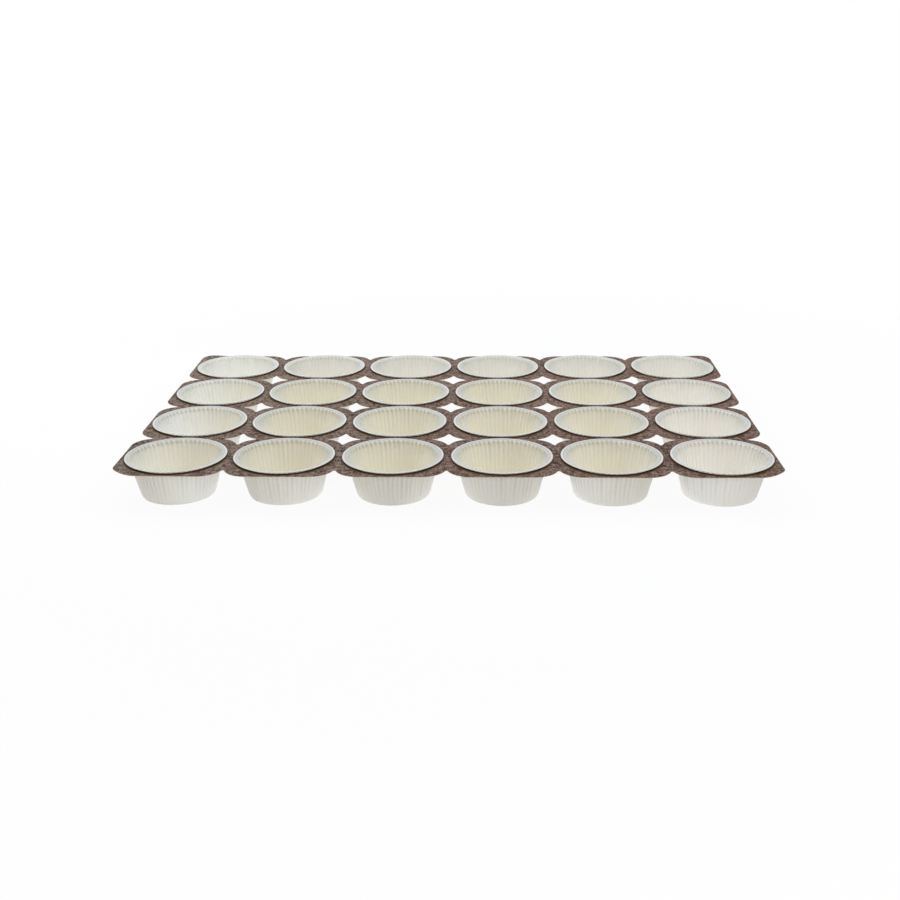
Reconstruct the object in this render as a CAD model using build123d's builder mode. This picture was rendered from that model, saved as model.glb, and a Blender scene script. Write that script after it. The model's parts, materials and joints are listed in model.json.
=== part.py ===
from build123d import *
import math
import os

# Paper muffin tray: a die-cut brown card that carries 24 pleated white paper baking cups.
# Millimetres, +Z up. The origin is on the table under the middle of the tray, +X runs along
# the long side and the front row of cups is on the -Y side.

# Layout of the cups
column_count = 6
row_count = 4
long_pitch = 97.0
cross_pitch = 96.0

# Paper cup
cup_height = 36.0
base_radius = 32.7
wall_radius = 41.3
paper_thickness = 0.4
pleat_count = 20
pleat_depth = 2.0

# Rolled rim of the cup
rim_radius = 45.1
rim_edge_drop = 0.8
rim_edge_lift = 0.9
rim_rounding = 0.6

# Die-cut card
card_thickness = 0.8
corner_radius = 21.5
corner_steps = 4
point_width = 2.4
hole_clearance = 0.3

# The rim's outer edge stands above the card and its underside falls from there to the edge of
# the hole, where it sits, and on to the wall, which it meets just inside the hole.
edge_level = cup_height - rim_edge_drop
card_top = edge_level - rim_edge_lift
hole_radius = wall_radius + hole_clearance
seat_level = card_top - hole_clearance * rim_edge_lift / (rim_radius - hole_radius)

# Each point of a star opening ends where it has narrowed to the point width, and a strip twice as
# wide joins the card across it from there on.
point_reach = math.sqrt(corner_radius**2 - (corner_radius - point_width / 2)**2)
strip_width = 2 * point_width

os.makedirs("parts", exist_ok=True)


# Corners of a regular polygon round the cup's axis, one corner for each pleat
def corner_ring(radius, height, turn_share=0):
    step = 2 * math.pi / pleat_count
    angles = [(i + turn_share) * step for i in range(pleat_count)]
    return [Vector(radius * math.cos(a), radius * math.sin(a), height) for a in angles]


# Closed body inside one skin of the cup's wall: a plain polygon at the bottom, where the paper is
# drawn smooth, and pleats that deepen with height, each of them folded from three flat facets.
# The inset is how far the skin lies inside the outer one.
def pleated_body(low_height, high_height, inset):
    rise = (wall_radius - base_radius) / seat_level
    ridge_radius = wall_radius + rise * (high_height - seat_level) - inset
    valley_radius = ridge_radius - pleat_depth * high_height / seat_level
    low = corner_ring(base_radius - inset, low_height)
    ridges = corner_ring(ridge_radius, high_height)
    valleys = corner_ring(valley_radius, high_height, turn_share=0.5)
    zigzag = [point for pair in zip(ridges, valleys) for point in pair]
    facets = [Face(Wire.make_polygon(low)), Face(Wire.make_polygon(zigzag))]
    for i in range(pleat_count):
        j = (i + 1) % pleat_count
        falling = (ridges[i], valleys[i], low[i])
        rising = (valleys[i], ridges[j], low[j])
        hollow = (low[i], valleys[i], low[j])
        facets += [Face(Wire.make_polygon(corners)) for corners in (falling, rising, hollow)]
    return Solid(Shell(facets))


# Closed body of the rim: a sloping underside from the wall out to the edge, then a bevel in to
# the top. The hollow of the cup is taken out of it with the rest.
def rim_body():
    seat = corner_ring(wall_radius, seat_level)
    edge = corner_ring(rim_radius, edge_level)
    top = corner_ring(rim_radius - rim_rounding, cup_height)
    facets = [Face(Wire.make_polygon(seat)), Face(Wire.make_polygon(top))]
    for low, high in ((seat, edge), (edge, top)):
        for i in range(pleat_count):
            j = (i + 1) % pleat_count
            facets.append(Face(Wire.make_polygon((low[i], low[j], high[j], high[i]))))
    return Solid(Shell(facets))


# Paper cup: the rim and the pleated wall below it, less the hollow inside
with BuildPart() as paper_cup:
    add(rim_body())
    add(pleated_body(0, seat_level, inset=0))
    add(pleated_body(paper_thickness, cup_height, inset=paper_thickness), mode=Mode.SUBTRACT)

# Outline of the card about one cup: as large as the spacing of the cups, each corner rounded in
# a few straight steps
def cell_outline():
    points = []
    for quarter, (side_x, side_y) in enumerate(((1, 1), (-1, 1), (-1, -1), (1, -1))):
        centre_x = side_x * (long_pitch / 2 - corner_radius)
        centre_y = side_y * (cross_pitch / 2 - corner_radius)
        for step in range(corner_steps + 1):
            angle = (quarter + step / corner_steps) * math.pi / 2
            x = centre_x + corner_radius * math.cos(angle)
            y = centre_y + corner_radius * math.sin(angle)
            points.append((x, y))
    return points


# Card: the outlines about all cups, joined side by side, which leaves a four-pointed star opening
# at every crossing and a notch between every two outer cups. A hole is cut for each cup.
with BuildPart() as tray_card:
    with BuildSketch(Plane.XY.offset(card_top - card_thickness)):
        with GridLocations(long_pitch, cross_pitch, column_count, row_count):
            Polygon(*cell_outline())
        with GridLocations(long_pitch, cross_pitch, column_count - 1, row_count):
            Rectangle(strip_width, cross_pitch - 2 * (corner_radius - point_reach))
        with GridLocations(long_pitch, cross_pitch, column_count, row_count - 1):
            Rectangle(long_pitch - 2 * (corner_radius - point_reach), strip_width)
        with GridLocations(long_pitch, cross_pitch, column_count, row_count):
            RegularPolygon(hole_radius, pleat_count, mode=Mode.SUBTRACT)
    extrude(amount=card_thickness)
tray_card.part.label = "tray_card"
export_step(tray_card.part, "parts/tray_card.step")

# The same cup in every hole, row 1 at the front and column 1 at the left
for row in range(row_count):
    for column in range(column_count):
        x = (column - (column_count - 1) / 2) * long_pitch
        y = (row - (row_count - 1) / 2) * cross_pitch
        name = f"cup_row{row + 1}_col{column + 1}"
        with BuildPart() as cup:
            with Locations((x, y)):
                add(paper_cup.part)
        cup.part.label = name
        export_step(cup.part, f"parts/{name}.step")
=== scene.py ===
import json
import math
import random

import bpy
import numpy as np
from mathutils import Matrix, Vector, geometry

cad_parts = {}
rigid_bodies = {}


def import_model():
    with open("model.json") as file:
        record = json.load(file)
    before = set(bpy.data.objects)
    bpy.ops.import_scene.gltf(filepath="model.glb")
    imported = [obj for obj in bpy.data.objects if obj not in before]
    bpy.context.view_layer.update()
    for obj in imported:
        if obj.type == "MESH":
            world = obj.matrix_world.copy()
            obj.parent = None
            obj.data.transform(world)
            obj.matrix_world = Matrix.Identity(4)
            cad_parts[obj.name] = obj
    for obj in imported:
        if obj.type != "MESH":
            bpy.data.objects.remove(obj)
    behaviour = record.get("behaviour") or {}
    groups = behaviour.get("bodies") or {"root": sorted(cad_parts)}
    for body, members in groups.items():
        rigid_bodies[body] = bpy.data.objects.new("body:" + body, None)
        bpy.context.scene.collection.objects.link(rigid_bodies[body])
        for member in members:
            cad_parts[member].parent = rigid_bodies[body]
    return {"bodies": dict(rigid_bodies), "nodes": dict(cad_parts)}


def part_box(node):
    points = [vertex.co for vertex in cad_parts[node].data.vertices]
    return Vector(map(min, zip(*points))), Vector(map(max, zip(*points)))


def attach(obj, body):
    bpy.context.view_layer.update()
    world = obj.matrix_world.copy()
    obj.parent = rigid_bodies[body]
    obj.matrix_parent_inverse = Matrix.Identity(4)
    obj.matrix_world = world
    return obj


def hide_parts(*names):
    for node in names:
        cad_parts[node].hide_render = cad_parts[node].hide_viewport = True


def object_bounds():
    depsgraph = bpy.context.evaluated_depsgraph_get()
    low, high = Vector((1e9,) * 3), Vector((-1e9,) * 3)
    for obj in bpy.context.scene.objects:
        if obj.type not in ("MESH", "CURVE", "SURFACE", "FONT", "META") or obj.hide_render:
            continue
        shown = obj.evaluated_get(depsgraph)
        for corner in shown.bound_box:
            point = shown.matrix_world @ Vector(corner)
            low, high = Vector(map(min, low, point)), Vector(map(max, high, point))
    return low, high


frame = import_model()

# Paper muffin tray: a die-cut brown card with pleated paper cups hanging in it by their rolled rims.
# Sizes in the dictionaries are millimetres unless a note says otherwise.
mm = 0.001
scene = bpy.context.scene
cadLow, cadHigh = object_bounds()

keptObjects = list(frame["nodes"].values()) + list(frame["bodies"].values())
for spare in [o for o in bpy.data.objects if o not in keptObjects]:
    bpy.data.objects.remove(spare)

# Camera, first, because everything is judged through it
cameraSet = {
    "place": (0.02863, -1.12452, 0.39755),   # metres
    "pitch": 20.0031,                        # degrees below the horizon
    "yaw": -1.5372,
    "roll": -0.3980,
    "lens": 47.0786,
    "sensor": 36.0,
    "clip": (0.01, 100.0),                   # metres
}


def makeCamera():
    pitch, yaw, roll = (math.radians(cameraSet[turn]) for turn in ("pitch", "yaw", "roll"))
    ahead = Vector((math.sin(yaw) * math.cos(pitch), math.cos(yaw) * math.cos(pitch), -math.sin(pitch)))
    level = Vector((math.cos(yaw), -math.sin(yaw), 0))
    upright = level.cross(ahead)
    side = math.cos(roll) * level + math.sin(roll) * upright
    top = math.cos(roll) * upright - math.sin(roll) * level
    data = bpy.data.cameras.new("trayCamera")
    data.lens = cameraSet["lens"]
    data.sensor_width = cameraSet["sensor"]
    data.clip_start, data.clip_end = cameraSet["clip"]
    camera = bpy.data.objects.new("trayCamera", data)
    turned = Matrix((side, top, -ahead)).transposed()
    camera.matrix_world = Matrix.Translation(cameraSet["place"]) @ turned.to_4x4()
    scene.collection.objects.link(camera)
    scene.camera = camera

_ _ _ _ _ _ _

# Goal
Print only the run of lines that begins with the line containing "obj.matrix_world = Matrix.Identity(4)" and ends with the line containing "low, high = Vector((1e9,)", both included, exactly as they read.

# Solution to this task
            obj.matrix_world = Matrix.Identity(4)
            cad_parts[obj.name] = obj
    for obj in imported:
        if obj.type != "MESH":
            bpy.data.objects.remove(obj)
    behaviour = record.get("behaviour") or {}
    groups = behaviour.get("bodies") or {"root": sorted(cad_parts)}
    for body, members in groups.items():
        rigid_bodies[body] = bpy.data.objects.new("body:" + body, None)
        bpy.context.scene.collection.objects.link(rigid_bodies[body])
        for member in members:
            cad_parts[member].parent = rigid_bodies[body]
    return {"bodies": dict(rigid_bodies), "nodes": dict(cad_parts)}


def part_box(node):
    points = [vertex.co for vertex in cad_parts[node].data.vertices]
    return Vector(map(min, zip(*points))), Vector(map(max, zip(*points)))


def attach(obj, body):
    bpy.context.view_layer.update()
    world = obj.matrix_world.copy()
    obj.parent = rigid_bodies[body]
    obj.matrix_parent_inverse = Matrix.Identity(4)
    obj.matrix_world = world
    return obj


def hide_parts(*names):
    for node in names:
        cad_parts[node].hide_render = cad_parts[node].hide_viewport = True


def object_bounds():
    depsgraph = bpy.context.evaluated_depsgraph_get()
    low, high = Vector((1e9,) * 3), Vector((-1e9,) * 3)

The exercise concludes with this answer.